The veto is hardly reconcilable with the genius of representative government. It is totally irreconcilable with it, if it is to be frequently employed in respect to the expediency of measures, as well as their constitutionality. It is a feature of our government, borrowed from a prerogative of the British king. And it is remarkable, that in England it has grown obsolete, not having been used for upwards of a century. At the commencement of the French revolution, in discussing the principles of their constitution, in national convention, the veto held a conspicuous figure. The gay, laughing population of Paris, bestowed on the king the appellation of monsieur Veto, and on the queen, that of madame Veto. The convention finally decreed, that if a measure rejected by the king, should obtain the sanction of two concurring legislatures, it should be a law, notwithstanding the veto. In the constitution of Kentucky, and perhaps in some other of the state constitutions, it is provided that if, after the rejection of a bill by the governor, it shall be passed by a majority of all the members elected to both houses, it shall become a law, notwithstanding the governor’s objections. As a coördinate branch of the government, the chief magistrate has great weight. If, after a respectful consideration of his objections urged against a bill, a majority of all the members elected to the legislature, shall still pass it, notwithstanding his official influence, and the force of his reasons, ought it not to become a law? Ought the opinion of one man to overrule that of a legislative body, twice deliberately expressed?

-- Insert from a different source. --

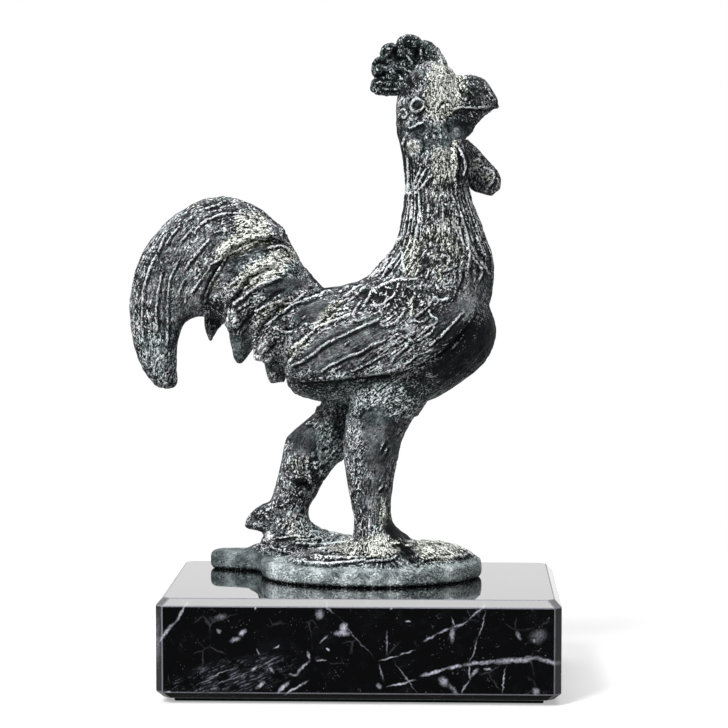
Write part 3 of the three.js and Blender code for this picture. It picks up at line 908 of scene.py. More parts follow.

It cannot be imagined that the convention contemplated the application of the veto, to a question which has been so long, so often, and so thoroughly scrutinized, as that of the bank of the United States, by every department of the government, in almost every stage of its existence, and by the people, and by the state legislatures. Of all the controverted questions which have sprung up under our government, not one has been so fully investigated as that of its power to establish a bank of the United States. More than seventeen years ago, in January, 1815, Mr. Madison then said, in a message to the senate of the United States:

‘Waiving the question of the constitutional authority of the legislature to establish an incorporated bank, as being precluded, in my judgment, by repeated recognitions, under varied circumstances, of the validity of such an institution, in acts of the legislative, executive, and judicial branches of the government, accompanied by indications, in different modes, of a concurrence of the general will of the nation.’

Mr. Madison, himself opposed to the first bank of the United States, yielded his own convictions to those of the nation, and allthe departments of the government thus often expressed. Subsequently to this true but strong statement of the case, the present bank of the United States was established, and numerous other acts, of all the departments of government, manifesting their settled sense of the power, have been added to those which existed prior to the date of Mr. Madison’s message.

No question has been more generally discussed, within the last two years, by the people at large, and in state legislatures, than that of the bank. And this consideration of it has been prompted by the president himself. In his first message to congress, (in December, 1829,) he brought the subject to the view of that body and the nation, and expressly declared, that it could not, for the interest of all concerned, be ‘too soon’ settled. In each of his subsequent annual messages, in 1830 and 1831, he again invited the attention of congress to the subject. Thus, after an interval of two years, and after the intervention of the election of a new congress, the president deliberately renews the chartering of the bank of the United States. And yet his friends now declare the agitation of the question to be premature! It was not premature in 1829 to present the question, but it is premature in 1832 to consider and decide it!

After the president had directed public attention to this question, it became not only a topic of popular conversation, but was discussed in the press, and employed as a theme in popular elections. I was myself interrogated, on more occasions than one, to make a public expression of my sentiments; and a friend of mine in Kentucky, a candidate for the state legislature, told me nearly two years ago, that he was surprised, in an obscure part of his county, (the hills of Benson,) where there was but little occasion for banks, to find himself questioned on the stump, as to the recharter of the bank of the United States. It seemed as if a sort of general order had gone out, from head-quarters, to the partisans of the administration, every where, to agitate and make the most of the question. They have done so, and their condition now reminds me of the fable invented by Dr. Franklin, of the eagle and the cat, to demonstrate that Æsop had not exhausted invention, in the construction of his memorable fables. The eagle, you know, Mr. President, pounced from his lofty flight in the air upon a cat, taking it to be a pig. Having borne off his prize, he quickly felt most painfully the paws of the cat, thrust deeply into his sides and body. Whilst flying, he held a parley with the supposed pig, and proposed to let go his hold, if the other would let him alone. No, says puss, you brought me from yonder earth below, and I will hold fast to you until you carry me back—a condition to which the eagle readily assented.

The friends of the president, who have been for nearly three years agitating this question, now turn round upon their opponents,who have supposed the president quite serious and in earnest, in presenting it for public consideration, and charge them with prematurely agitating it. And that for electioneering purposes! The other side understands perfectly, the policy of preferring an unjust charge, in order to avoid a well-founded accusation.